**Supplied material**
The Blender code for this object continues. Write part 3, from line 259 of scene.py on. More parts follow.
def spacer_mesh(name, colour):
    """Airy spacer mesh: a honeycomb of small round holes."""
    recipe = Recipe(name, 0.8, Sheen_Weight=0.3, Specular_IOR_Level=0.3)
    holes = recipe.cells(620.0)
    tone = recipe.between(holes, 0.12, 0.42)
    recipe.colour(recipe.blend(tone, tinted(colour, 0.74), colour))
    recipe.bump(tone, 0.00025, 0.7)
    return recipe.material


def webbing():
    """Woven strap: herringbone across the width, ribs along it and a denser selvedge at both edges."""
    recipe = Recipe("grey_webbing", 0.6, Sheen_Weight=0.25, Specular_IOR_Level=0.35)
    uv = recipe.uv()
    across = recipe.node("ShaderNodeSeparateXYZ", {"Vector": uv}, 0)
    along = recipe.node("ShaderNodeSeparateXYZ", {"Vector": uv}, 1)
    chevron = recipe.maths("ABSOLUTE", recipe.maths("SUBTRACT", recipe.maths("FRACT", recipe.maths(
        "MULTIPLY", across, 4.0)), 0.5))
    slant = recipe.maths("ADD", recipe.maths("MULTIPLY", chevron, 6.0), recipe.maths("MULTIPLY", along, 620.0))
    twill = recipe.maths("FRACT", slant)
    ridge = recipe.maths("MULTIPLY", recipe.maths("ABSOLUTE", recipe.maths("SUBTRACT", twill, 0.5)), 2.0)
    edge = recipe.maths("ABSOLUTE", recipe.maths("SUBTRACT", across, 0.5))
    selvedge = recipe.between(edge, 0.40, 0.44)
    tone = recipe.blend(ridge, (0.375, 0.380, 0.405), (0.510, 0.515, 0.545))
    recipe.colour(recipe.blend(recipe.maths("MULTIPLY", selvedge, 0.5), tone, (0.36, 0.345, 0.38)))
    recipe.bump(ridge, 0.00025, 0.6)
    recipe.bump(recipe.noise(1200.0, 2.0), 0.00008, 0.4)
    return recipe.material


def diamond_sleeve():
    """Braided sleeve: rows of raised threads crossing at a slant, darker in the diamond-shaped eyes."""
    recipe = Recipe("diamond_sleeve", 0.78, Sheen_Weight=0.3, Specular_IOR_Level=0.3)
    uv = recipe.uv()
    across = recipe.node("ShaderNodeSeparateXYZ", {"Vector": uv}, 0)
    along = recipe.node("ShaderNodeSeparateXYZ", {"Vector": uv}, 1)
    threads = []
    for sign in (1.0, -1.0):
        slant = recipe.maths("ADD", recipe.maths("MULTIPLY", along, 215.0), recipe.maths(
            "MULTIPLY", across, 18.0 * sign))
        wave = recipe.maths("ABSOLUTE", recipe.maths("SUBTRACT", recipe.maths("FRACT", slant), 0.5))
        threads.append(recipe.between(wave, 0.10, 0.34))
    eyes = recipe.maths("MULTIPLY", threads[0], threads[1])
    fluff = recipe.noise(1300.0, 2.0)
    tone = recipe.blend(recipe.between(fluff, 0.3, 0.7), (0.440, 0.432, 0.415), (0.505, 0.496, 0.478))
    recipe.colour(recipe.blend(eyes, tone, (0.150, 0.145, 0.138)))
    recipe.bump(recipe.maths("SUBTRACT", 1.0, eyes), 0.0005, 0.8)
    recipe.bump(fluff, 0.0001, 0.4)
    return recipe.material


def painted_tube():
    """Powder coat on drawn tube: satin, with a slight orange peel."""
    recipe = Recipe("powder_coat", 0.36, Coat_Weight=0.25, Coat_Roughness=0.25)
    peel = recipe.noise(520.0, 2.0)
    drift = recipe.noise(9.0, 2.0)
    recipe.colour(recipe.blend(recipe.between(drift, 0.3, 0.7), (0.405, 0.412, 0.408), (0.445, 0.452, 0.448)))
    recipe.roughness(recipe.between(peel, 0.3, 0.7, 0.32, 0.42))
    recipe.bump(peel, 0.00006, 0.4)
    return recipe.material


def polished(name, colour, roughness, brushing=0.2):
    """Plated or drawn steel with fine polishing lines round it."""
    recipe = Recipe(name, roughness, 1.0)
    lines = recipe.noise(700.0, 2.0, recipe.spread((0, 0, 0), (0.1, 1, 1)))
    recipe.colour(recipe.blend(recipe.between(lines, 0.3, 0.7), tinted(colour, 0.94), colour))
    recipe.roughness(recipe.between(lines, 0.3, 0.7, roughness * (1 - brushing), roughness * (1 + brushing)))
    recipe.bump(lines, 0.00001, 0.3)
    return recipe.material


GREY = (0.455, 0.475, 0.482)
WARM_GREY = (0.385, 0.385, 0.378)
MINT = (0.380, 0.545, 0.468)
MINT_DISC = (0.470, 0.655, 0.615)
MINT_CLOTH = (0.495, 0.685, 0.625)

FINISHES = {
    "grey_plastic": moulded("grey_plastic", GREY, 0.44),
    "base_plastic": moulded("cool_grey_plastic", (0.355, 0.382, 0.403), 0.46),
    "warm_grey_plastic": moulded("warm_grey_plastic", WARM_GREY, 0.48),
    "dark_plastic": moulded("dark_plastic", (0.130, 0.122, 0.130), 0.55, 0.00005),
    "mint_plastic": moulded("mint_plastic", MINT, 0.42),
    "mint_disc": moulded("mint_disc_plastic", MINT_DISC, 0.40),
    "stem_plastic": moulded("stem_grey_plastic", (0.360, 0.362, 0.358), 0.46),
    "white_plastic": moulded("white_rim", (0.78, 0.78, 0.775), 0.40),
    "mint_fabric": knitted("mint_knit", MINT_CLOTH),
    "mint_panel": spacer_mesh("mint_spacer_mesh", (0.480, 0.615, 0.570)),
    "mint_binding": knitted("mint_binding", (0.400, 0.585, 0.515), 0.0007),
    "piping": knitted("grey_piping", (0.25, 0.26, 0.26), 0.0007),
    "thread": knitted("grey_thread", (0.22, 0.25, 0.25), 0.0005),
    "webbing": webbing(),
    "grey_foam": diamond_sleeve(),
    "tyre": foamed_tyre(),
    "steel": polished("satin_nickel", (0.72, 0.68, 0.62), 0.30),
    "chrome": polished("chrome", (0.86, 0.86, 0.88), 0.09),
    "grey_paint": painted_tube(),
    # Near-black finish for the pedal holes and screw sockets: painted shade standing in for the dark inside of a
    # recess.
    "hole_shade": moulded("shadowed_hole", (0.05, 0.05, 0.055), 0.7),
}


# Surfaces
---
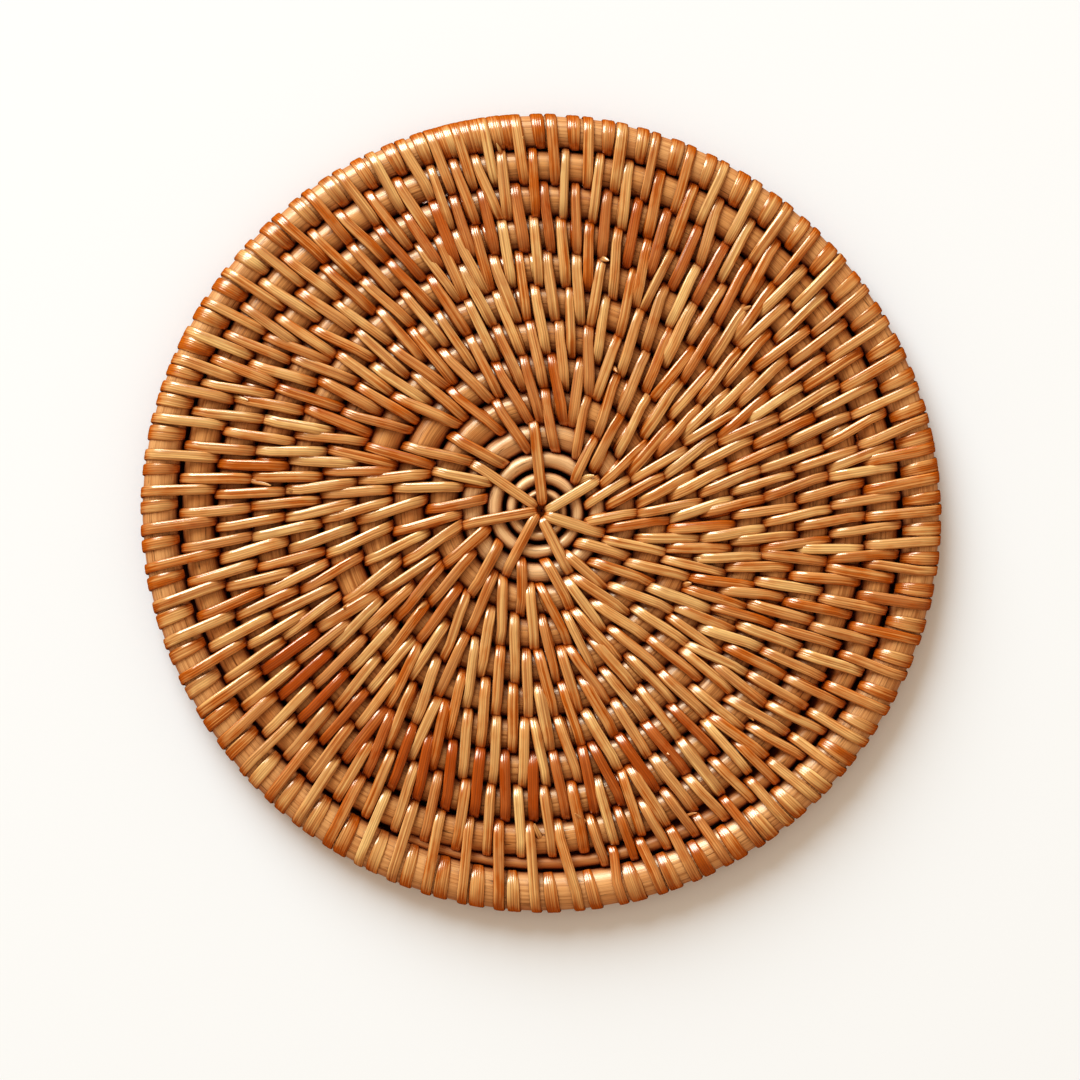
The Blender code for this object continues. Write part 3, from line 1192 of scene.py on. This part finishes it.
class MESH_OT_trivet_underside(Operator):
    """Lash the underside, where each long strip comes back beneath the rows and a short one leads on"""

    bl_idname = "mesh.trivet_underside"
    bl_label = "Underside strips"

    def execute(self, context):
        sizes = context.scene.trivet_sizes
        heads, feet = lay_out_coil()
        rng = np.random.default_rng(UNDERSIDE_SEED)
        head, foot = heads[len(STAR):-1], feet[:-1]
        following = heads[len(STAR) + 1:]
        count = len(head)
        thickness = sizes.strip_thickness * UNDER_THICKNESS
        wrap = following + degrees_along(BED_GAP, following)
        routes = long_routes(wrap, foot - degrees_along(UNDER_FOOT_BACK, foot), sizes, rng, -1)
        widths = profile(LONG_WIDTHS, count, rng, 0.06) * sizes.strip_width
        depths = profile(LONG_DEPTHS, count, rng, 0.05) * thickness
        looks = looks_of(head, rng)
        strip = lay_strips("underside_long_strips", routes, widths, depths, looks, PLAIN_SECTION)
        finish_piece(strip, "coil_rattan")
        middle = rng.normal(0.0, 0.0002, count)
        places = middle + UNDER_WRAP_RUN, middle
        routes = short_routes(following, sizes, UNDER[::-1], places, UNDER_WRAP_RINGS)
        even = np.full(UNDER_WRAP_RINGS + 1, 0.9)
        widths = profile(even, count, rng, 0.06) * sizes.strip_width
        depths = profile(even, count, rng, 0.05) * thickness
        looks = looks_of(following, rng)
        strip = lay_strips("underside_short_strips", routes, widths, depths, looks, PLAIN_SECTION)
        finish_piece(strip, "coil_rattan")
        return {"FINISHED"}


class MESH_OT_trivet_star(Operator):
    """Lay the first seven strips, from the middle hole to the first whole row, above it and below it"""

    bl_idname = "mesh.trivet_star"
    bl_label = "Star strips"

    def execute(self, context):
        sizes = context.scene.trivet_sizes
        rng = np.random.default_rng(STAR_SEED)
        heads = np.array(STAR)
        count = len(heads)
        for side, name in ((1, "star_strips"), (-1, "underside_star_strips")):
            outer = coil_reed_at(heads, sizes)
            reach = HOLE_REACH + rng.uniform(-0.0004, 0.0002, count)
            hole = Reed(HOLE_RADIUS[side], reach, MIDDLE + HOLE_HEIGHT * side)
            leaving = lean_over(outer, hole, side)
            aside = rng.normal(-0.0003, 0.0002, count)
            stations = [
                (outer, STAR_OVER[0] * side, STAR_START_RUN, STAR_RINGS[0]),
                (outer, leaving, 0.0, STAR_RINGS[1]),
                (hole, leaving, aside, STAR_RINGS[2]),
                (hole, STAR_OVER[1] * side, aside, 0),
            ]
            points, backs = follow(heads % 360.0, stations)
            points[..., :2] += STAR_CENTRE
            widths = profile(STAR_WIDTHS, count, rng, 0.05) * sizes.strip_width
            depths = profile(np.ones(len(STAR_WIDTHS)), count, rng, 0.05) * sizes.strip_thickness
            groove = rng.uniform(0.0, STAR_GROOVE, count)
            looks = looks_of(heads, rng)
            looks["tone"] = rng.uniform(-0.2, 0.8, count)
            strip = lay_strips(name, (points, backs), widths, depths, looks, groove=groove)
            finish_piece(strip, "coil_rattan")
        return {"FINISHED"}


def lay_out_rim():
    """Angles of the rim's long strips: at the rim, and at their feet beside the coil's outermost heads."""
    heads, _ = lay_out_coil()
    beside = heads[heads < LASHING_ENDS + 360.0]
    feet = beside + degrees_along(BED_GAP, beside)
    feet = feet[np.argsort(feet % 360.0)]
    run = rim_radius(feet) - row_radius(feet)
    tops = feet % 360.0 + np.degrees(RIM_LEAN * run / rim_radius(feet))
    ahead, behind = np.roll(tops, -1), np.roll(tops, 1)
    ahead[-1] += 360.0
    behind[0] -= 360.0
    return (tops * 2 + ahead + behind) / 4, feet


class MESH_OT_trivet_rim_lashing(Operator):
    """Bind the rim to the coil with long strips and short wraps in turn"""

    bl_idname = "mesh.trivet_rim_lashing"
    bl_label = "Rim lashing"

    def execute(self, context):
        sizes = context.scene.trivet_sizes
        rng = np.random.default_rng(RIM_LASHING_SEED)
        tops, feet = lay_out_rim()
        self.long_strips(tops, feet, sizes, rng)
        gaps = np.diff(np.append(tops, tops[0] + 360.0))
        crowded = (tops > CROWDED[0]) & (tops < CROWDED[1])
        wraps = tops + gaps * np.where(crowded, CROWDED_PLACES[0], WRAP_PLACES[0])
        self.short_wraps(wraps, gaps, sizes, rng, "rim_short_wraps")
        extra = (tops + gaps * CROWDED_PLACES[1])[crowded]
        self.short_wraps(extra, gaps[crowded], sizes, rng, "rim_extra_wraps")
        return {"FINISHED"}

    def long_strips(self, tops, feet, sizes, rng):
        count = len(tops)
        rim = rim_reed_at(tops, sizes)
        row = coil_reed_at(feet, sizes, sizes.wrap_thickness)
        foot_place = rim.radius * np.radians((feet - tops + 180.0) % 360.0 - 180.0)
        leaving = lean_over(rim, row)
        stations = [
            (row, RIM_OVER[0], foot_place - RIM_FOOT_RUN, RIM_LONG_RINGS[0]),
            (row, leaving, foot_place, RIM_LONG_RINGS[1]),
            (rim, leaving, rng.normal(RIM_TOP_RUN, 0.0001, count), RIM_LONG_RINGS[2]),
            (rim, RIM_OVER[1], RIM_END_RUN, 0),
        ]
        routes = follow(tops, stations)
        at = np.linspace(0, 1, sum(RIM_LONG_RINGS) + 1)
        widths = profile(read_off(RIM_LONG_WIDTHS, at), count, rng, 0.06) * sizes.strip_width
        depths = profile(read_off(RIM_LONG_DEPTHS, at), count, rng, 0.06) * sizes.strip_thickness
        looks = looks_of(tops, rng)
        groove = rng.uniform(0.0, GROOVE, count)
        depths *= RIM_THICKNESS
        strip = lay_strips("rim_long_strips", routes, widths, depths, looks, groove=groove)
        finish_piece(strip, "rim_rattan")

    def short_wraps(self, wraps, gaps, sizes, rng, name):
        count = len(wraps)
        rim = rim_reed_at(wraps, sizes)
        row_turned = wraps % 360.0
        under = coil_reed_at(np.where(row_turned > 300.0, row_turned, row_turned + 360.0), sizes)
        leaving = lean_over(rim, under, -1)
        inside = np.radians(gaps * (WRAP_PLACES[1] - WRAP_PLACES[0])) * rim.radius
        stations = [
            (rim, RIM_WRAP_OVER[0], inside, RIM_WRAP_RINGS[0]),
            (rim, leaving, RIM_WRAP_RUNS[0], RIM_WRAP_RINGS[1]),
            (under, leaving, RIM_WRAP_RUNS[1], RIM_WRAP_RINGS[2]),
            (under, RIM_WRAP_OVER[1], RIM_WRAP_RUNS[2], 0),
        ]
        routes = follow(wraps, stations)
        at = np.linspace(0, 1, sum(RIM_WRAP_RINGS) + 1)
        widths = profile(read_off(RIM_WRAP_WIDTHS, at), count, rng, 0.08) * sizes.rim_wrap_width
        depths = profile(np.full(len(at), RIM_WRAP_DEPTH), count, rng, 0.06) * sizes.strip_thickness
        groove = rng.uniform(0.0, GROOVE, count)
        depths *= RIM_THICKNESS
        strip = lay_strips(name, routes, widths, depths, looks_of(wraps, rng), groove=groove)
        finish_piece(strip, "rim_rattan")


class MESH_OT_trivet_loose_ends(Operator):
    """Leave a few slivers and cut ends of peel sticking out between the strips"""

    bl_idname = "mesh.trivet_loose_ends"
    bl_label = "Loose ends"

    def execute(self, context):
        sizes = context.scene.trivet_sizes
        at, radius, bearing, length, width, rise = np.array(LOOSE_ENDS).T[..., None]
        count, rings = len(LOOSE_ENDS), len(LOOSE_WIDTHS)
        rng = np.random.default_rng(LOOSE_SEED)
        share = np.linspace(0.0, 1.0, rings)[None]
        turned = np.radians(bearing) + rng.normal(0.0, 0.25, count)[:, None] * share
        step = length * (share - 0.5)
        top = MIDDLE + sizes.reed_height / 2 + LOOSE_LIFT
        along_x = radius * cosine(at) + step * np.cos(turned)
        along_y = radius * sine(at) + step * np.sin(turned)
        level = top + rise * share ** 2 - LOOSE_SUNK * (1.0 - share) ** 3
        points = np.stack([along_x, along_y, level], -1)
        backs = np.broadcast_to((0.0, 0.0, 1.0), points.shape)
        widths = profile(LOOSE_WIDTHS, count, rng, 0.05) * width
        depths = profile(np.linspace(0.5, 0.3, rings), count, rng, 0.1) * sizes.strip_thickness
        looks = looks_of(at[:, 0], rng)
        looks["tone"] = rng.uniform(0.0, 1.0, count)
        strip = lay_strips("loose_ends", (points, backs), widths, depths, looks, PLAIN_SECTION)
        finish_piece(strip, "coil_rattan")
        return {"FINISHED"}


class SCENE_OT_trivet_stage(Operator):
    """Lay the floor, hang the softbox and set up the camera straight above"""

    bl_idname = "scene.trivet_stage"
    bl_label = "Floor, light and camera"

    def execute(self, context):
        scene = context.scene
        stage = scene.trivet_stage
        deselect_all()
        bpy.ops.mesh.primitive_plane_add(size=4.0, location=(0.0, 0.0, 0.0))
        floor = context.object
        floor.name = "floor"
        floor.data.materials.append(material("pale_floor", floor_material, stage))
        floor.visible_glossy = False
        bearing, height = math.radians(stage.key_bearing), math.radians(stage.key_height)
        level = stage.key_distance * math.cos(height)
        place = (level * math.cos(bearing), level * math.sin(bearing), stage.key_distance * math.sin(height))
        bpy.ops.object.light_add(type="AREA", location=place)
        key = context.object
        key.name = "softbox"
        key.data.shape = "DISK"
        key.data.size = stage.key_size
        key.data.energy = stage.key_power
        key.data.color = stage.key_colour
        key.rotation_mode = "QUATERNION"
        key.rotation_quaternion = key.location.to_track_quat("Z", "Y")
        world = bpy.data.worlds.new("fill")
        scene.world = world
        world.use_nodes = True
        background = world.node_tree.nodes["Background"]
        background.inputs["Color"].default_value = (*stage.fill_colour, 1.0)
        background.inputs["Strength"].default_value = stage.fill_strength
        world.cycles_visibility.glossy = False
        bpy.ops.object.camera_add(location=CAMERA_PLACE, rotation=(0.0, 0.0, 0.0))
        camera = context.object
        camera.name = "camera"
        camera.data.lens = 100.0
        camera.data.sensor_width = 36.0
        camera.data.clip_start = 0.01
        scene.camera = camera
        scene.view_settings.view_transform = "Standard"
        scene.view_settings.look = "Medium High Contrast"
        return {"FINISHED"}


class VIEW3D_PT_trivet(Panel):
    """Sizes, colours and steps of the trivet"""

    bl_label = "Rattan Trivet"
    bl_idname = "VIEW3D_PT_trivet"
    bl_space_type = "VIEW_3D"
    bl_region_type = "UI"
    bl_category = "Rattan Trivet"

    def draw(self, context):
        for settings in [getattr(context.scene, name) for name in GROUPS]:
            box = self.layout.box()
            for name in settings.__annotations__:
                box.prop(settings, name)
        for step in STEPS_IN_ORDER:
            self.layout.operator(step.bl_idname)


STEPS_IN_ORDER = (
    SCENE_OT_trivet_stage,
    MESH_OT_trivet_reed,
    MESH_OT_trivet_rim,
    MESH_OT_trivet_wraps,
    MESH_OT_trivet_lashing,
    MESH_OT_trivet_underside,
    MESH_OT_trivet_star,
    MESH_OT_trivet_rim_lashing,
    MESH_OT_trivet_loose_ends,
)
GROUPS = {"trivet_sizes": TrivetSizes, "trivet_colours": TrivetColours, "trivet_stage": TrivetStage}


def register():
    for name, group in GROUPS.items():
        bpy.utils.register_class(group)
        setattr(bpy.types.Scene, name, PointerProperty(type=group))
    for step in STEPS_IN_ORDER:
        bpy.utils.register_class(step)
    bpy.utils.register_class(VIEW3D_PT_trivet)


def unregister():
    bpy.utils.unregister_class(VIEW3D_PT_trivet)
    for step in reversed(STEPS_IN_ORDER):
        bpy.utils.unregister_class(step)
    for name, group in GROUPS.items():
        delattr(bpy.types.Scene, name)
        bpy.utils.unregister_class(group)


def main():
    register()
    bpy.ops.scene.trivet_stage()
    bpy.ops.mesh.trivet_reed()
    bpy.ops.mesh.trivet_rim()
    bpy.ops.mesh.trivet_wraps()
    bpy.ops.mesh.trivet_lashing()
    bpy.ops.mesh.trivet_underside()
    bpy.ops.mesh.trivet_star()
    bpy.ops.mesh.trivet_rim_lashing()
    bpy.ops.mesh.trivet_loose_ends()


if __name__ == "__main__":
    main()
---
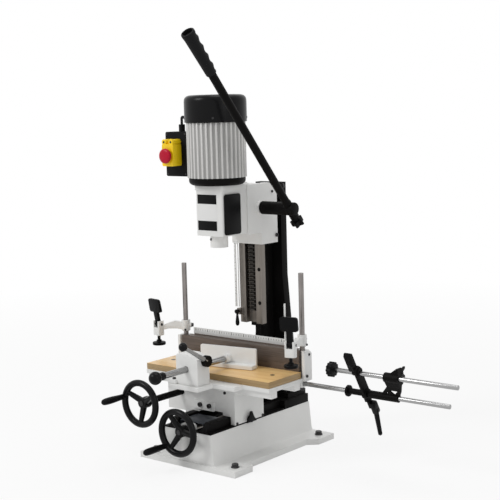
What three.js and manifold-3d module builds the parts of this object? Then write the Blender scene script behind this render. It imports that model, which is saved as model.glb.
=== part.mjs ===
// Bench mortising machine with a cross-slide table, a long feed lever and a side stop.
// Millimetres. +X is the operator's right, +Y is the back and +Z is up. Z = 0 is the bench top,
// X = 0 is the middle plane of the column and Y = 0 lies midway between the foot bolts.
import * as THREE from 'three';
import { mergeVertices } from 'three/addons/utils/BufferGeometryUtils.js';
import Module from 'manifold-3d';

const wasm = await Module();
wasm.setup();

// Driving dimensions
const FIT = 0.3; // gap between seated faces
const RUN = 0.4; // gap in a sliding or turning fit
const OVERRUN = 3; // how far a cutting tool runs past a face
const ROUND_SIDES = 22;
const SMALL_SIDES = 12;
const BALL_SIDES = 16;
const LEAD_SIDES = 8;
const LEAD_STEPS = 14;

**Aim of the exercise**
Search the entries for the word "object" and pick out every line that holds it.

**Reply**
The Blender code for this object continues. Write part 3, from line 259 of scene.py on. More parts follow.
The Blender code for this object continues. Write part 3, from line 1192 of scene.py on. This part finishes it.
        floor = context.object
        bpy.ops.object.light_add(type="AREA", location=place)
        key = context.object
        bpy.ops.object.camera_add(location=CAMERA_PLACE, rotation=(0.0, 0.0, 0.0))
        camera = context.object
What three.js and manifold-3d module builds the parts of this object? Then write the Blender scene script behind this render. It imports that model, which is saved as model.glb.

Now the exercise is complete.